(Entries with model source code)
● ● ● ● ● ● ●
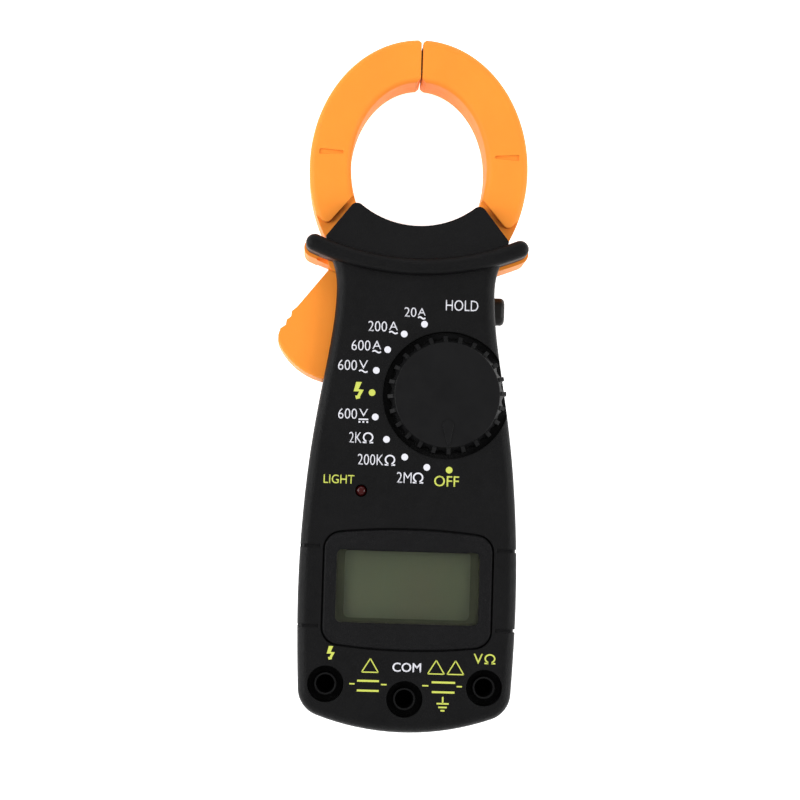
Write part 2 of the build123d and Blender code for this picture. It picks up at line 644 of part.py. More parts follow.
# ----------------------------------------------------------------- hold button
with BuildPart() as hold_button:
    with BuildSketch(Plane.YZ.offset(16.6)):
        with Locations((HOLD_Y, Z_PART)):
            SlotOverall(HOLD_LEN, HOLD_W)
    extrude(amount=23.0 - 16.6)
    fillet(hold_button.faces().sort_by(Axis.X)[-1].edges(), 1.1)
    with BuildSketch(Plane.YZ.offset(16.2)):
        with Locations((HOLD_Y, Z_PART)):
            SlotOverall(HOLD_LEN + 1.6, HOLD_W + 0.8)
    extrude(amount=0.9)
    with Locations(Location((15.4, HOLD_Y, Z_PART), (0, 90, 0))):
        Cylinder(0.9, 2.2)
save(hold_button.part, "hold_button")

with BuildPart() as hold_switch:
    centred_box(11.0, 14.9, HOLD_Y - 2.2, HOLD_Y + 2.2, Z_PART - 2.0, PCB_BOT)
    with Locations(Location((14.3, HOLD_Y, Z_PART), (0, 90, 0))):
        Cylinder(0.97, 2.4, mode=Mode.SUBTRACT)
    centred_box(11.0, 13.2, HOLD_Y - 3.4, HOLD_Y + 2.2, PCB_BOT - 1.4, PCB_BOT)
save(hold_switch.part, "hold_switch")

# ------------------------------------------------------------------------ jaws
JAW_SIDE = {"moving": -1, "fixed": 1}


def jaw_half(name):
    """The side of the ring that one jaw keeps, bevelled at its tip."""
    with BuildSketch() as s:
        if name == "moving":
            add(moving_side(TIP_GAP))
        else:
            with Locations((TIP_GAP, 53.5)):
                Rectangle(80, 200, align=(Align.MIN, Align.MIN))
            with Locations((0, 50)):
                Rectangle(23.2, 30, align=(Align.CENTER, Align.MIN), mode=Mode.SUBTRACT)
        with Locations((0, JAW_Y + JAW_B), (0, JAW_Y + EYE_B)):
            Rectangle(1.6, 1.6, rotation=45, mode=Mode.SUBTRACT)
    return s.sketch


def jaw_foot(name):
    """Plan of the foot behind the guard ridge and of its anchorage in the case."""
    with BuildSketch() as s:
        add(ridge_end(JAW_SIDE[name], FOOT_W))
        if name == "moving":
            with Locations(PIVOT):
                Circle(HUB_R)
            with Locations(Location((-19.8, 51.5, 0), (0, 0, 95))):
                Rectangle(14, 3.6)
        else:
            with BuildLine():
                Polyline((11.6, 65.0), (11.6, 54.0), (17.9, 53.6), (17.9, 57.4), (24, 58.6), (23, 64),
                         close=True)
            make_face()
    return s.sketch


def marker(side):
    with BuildSketch() as s:
        with BuildLine():
            Polyline((side * 19.2, 85.2), (side * 25.2, 84.8), (side * 25.2, 86.2), (side * 19.2, 85.8),
                     close=True)
        make_face()
        fillet(s.vertices(), 0.25)
    return s.sketch


def jaw_shell(name, front):
    side = JAW_SIDE[name]
    top = JAW_TOP if front else Z_PART
    bottom = Z_PART if front else JAW_BOT
    with BuildPart() as shell:
        with BuildSketch(Plane.XY.offset(bottom)):
            add(jaw_ring())
        extrude(amount=top - bottom)
        fillet(shell.faces().sort_by(Axis.Z)[-1 if front else 0].edges(), JAW_ROUND)
        with BuildSketch(Plane.XY.offset(bottom)):
            add(jaw_half(name))
        extrude(amount=top - bottom, mode=Mode.INTERSECT)
        with BuildSketch(Plane.XY.offset(bottom)):
            add(jaw_foot(name))
        extrude(amount=top - bottom)
        if name == "moving":
            rod(*PIVOT, 0, 30, PIVOT_R + RUN_FIT, mode=Mode.SUBTRACT)
        # sunk foot
        with BuildSketch(Plane.XY.offset(NECK_TOP if front else JAW_BOT - 1)):
            add(step_region(side))
        extrude(amount=(JAW_TOP - NECK_TOP + 1) if front else (NECK_BOT - JAW_BOT + 1), mode=Mode.SUBTRACT)
        # alignment mark
        with BuildSketch(Plane.XY.offset(JAW_TOP - 0.4 if front else JAW_BOT - 0.6)):
            add(marker(side))
        extrude(amount=1, mode=Mode.SUBTRACT)
        # room for the core
        with BuildSketch(Plane.XY.offset(Z_PART if front else CORE_BOT - 0.3)):
            add(core_room)
        extrude(amount=(CORE_TOP + 0.3 - Z_PART) if front else (Z_PART - CORE_BOT + 0.3), mode=Mode.SUBTRACT)
        if name == "moving":
            # the tongue is thinner than the foot so that the trigger wraps it
            with BuildSketch(Plane.XY.offset(CORE_TOP if front else 0)):
                with Locations(Location((-19.8, 51.5, 0), (0, 0, 95))):
                    Rectangle(15, 9)
                with Locations(PIVOT):
                    Circle(HUB_R + 0.1, mode=Mode.SUBTRACT)
            extrude(amount=10 if front else CORE_BOT, mode=Mode.SUBTRACT)
            screws = (JAW_SCREWS[0], JAW_SCREWS[2])
        else:
            screws = (JAW_SCREWS[1],)
            rod(*CASE_SCREWS[4], 0, 30, 1.25, mode=Mode.SUBTRACT)
        for x, y in screws:
            rod(x, y, 0, 17.0, 0.8, mode=Mode.SUBTRACT)
        if not front:
            for x, y in screws[:1]:
                rod(x, y, 0, NECK_BOT + 1.2, 1.5, mode=Mode.SUBTRACT)
    return shell.part


save(jaw_shell("moving", True), "moving_jaw_front")
save(jaw_shell("moving", False), "moving_jaw_rear")
save(jaw_shell("fixed", True), "fixed_jaw_front")
save(jaw_shell("fixed", False), "fixed_jaw_rear")

with BuildPart() as moving_core:
    with BuildSketch(Plane.XY.offset(CORE_BOT)):
        add(core_ring)
        add(moving_side(0.06), mode=Mode.INTERSECT)
    extrude(amount=CORE_TOP - CORE_BOT)
save(moving_core.part, "moving_core")

with BuildPart() as fixed_core:
    with BuildSketch(Plane.XY.offset(CORE_BOT)):
        add(core_ring)
        add(moving_side(-0.06), mode=Mode.SUBTRACT)
        with Locations((0, BAR_Y)):
            Rectangle(20, CORE_W)
        with Locations((0, BAR_Y + CORE_W / 2)):
            Rectangle(17, 12, align=(Align.CENTER, Align.MIN), mode=Mode.SUBTRACT)
    extrude(amount=CORE_TOP - CORE_BOT)
save(fixed_core.part, "fixed_core")

with BuildPart() as pivot_pin:
    rod(*PIVOT, 3.0, 24.2, PIVOT_R)
    chamfer(pivot_pin.edges(), 0.2)
save(pivot_pin.part, "pivot_pin")


def jaw_screw(x, y):
    seat = NECK_BOT + 1.2
    rod(x, y, seat - 1.0, seat, 1.45)
    rod(x, y, seat - 0.1, 16.8, 0.8)
    centred_box(x - 1, x + 1, y - 0.2, y + 0.2, 5, seat - 0.5, mode=Mode.SUBTRACT)
    centred_box(x - 0.2, x + 0.2, y - 1, y + 1, 5, seat - 0.5, mode=Mode.SUBTRACT)


with BuildPart() as moving_jaw_screws:
    jaw_screw(*JAW_SCREWS[0])
    jaw_screw(*JAW_SCREWS[2])
save(moving_jaw_screws.part, "moving_jaw_screws")

with BuildPart() as fixed_jaw_screw:
    jaw_screw(*JAW_SCREWS[1])
save(fixed_jaw_screw.part, "fixed_jaw_screw")

# --------------------------------------------------------------------- trigger
with BuildSketch() as trigger_sk:
    with BuildLine():
        Polyline((-21.9, 55.7), (-29.6, 46.0), (-30.9, 44.9), (-31.0, 43.6), (-32.1, 42.7), (-32.3, 41.4),
                 (-33.6, 40.5), (-34.1, 38.8), (-34.1, 37.2))
        ThreePointArc((-34.1, 37.2), (-29.9, 31.7), (-22.9, 28.1))
        Polyline((-22.9, 28.1), (-21.5, 28.2), (-18.2, 48.0), (-18.0, 54.3), (-21.9, 55.7))
    make_face()
trigger_outline = trigger_sk.sketch

with BuildPart() as trigger:
    with BuildSketch(Plane.XY.offset(NECK_BOT)):
        add(trigger_outline)
        with Locations(PIVOT):
            Circle(HUB_R + 0.2, mode=Mode.SUBTRACT)
    extrude(amount=NECK_TOP - NECK_BOT)
    outer = [e for e in trigger.edges().filter_by(GeomType.CIRCLE) if e.length > 10]
    fillet(outer, 0.8)
    with BuildSketch(Plane.XY.offset(CORE_BOT)):
        add(trigger_outline)
        offset(amount=-1.8)
        with BuildLine():
            Polyline((-24, 51), (-25, 30.6), (-10, 30.6), (-10, 60), (-21.0, 60), (-21.9, 53.5), close=True)
        make_face()
    extrude(amount=CORE_TOP - CORE_BOT, mode=Mode.SUBTRACT)
    rod(*JAW_SCREWS[2], 0, 12, 0.85, mode=Mode.SUBTRACT)
    rod(*JAW_SCREWS[2], 0, NECK_BOT + 1.2, 1.5, mode=Mode.SUBTRACT)
save(trigger.part, "trigger")

SPRING_Y = 39.6
with BuildPart() as jaw_spring:
    coil((-31.0, SPRING_Y, Z_PART), (1, 0, 0), 21.0, 3.0, 0.7, 8)
save(jaw_spring.part, "jaw_spring")

# ------------------------------------------------------------------------ coil
with BuildPart() as coil_bobbin:
    centred_box(-8, 8, BAR_Y - 3.8, BAR_Y + 3.8, CORE_BOT - 1, CORE_TOP + 1)
    for x in (-7.4, 7.4):
        centred_box(x - 0.6, x + 0.6, BAR_Y - 5.4, BAR_Y + 5.0, 5.9, 20.1)
    centred_box(-9, 9, BAR_Y - 2.9, BAR_Y + 2.9, CORE_BOT - 0.1, CORE_TOP + 0.1, mode=Mode.SUBTRACT)
save(coil_bobbin.part, "coil_bobbin")

with BuildPart() as coil_winding:
    centred_box(-6.8, 6.8, BAR_Y - 4.9, BAR_Y + 4.6, 6.6, 19.4)
    fillet(coil_winding.edges().filter_by(Axis.X), 1.2)
    centred_box(-9, 9, BAR_Y - 3.8, BAR_Y + 3.8, CORE_BOT - 1, CORE_TOP + 1, mode=Mode.SUBTRACT)
save(coil_winding.part, "coil_winding")

with BuildPart() as coil_leads:
    for x in (-4.5, 0.5):
        with BuildLine() as lead:
            Spline((x, BAR_Y - 4.9, 11), (x + 0.4, 47.5, 12), (x + 0.8, 44.4, PCB_BOT),
                   tangents=((0, -1, 0), (0, 0, 1)))
        with BuildSketch(Plane(origin=lead.line @ 0, z_dir=lead.line % 0)):
            Circle(0.4)
        sweep(path=lead.line)
save(coil_leads.part, "coil_leads")
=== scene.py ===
"""Looks for the clamp meter: materials, printed legends, floor, lights and camera."""

import json
import math

import bmesh
import bpy
from mathutils import Euler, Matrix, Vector


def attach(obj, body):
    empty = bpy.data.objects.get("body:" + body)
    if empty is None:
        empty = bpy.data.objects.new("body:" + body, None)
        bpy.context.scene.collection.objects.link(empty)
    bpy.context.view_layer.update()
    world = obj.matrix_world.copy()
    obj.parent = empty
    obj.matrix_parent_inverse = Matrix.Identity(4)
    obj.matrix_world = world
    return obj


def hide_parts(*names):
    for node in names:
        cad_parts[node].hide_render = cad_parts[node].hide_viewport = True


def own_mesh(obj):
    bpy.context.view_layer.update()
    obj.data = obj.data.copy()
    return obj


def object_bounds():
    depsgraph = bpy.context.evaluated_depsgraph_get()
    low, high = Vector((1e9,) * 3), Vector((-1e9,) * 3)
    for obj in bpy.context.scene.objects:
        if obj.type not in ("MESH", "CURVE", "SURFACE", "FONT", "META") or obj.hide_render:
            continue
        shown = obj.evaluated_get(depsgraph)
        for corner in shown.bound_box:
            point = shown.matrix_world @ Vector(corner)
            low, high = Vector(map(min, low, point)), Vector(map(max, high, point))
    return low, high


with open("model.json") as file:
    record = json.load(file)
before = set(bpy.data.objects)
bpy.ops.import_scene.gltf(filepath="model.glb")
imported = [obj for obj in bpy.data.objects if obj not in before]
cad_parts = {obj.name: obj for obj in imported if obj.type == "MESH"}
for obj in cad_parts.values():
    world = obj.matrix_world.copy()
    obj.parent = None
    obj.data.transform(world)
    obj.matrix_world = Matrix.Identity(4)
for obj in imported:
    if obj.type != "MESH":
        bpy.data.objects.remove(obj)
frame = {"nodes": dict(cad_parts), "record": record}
cad_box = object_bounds()
nodes = frame["nodes"]
MM = 0.001

# ------------------------------------------------------------------ placement
# lengths in mm, angles in degrees
FACE_Z = 25.0
DIAL = (8.35, 24.5)
DOT_R = 18.6
DOT_SIZE = 0.84
DOT_DEG = (109.0, 126.4, 144.0, 162.3, 179.7, 198.6, 217.9, 237.4, 256.1, 273.4)
YELLOW_DOTS = (4, 9)

# ink on the face: thickness, gap under it, and widths of drawn lines
INK = 0.05
LIFT = 0.004
LINE = 0.36
DC_DASH_LINE = 0.42
DASH_LINE = 0.35
BAR_LINE = 0.5
EARTH_LINE = 0.4
TRIANGLE_LINE = 0.28

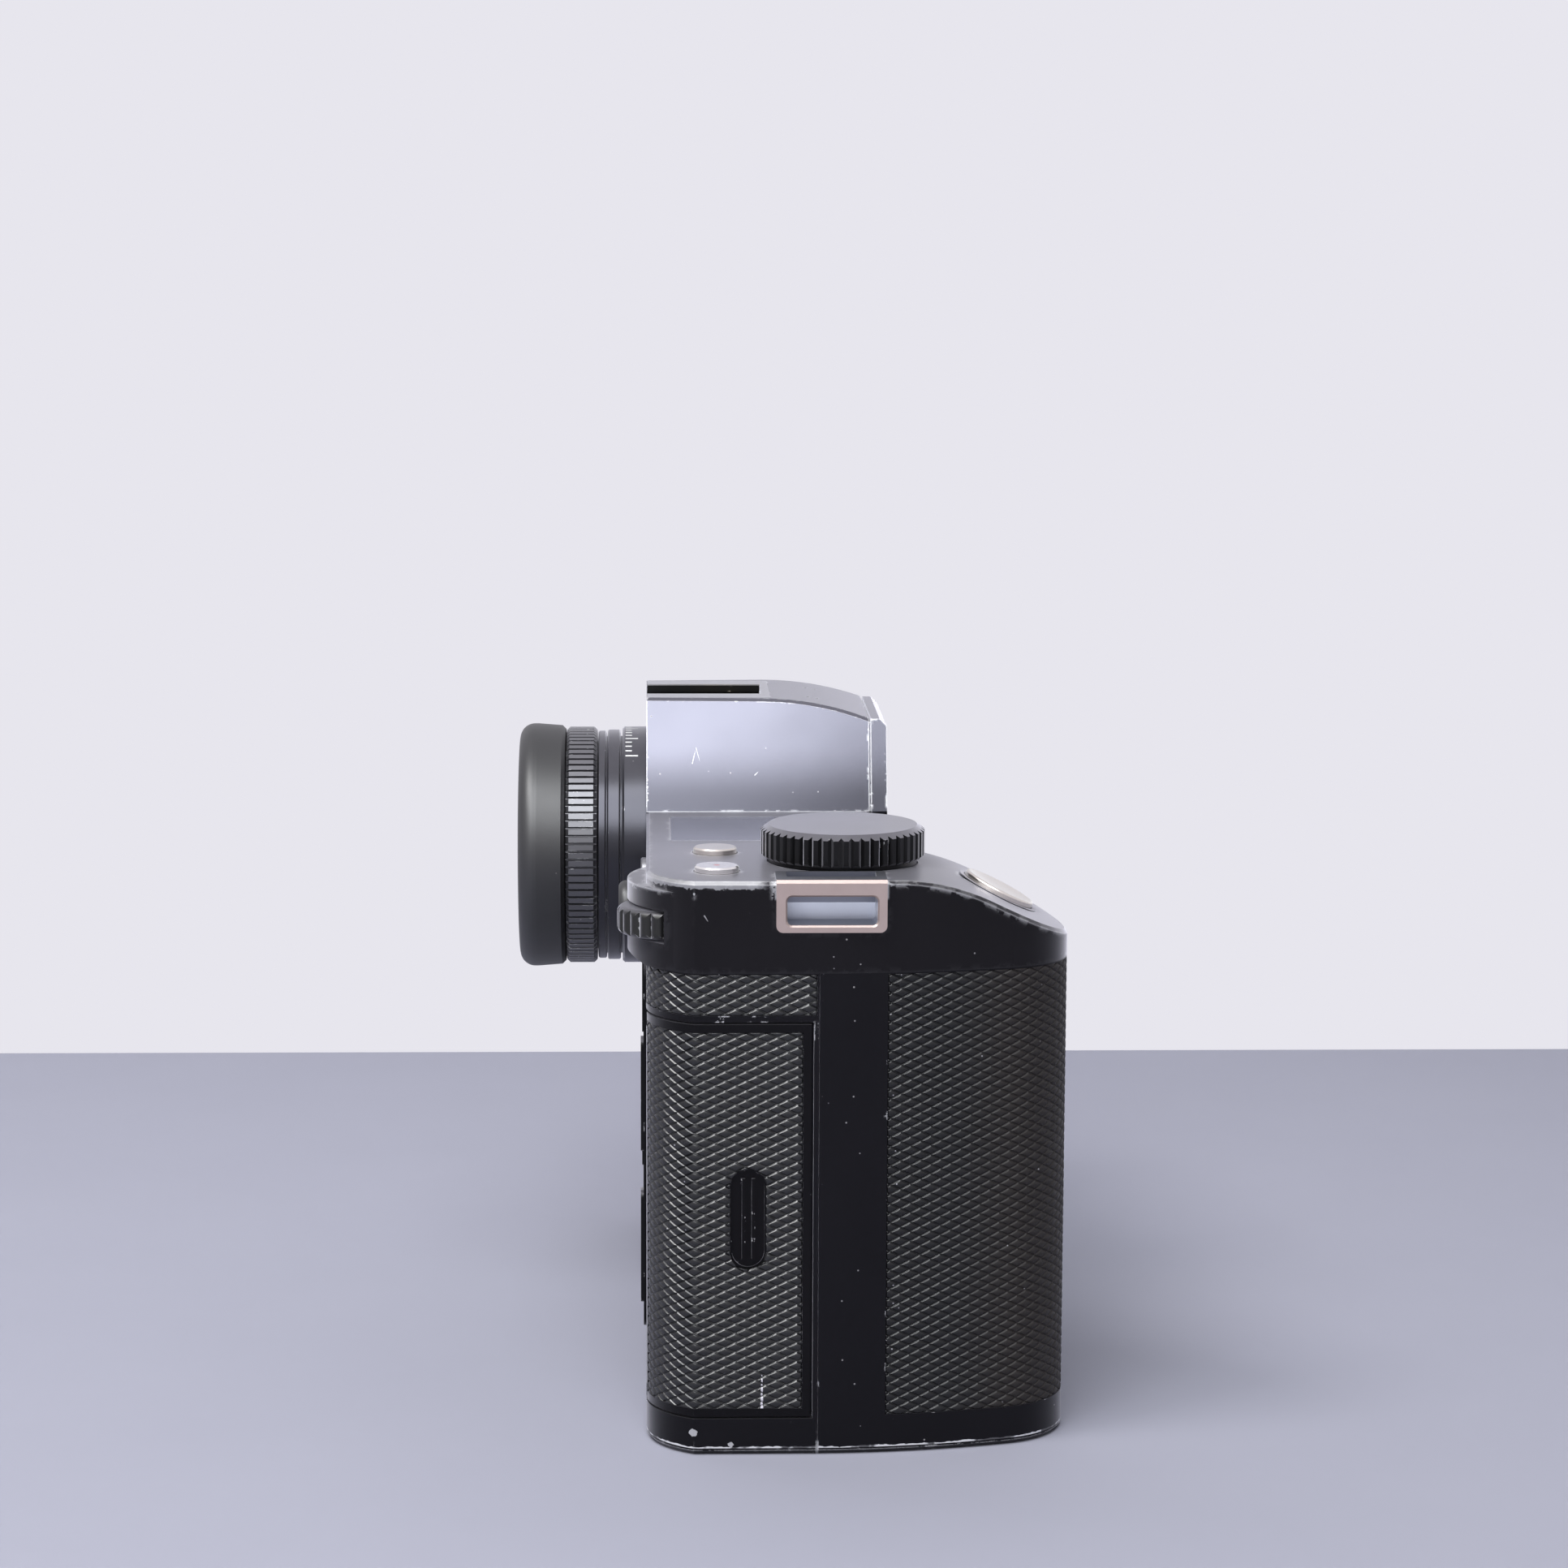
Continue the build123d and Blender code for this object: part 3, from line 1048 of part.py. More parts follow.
● ● ● ● ● ● ●
#### What you need to do
Copy each line above that contains the word "frame".

#### Task output
frame = {"nodes": dict(cad_parts), "record": record}
nodes = frame["nodes"]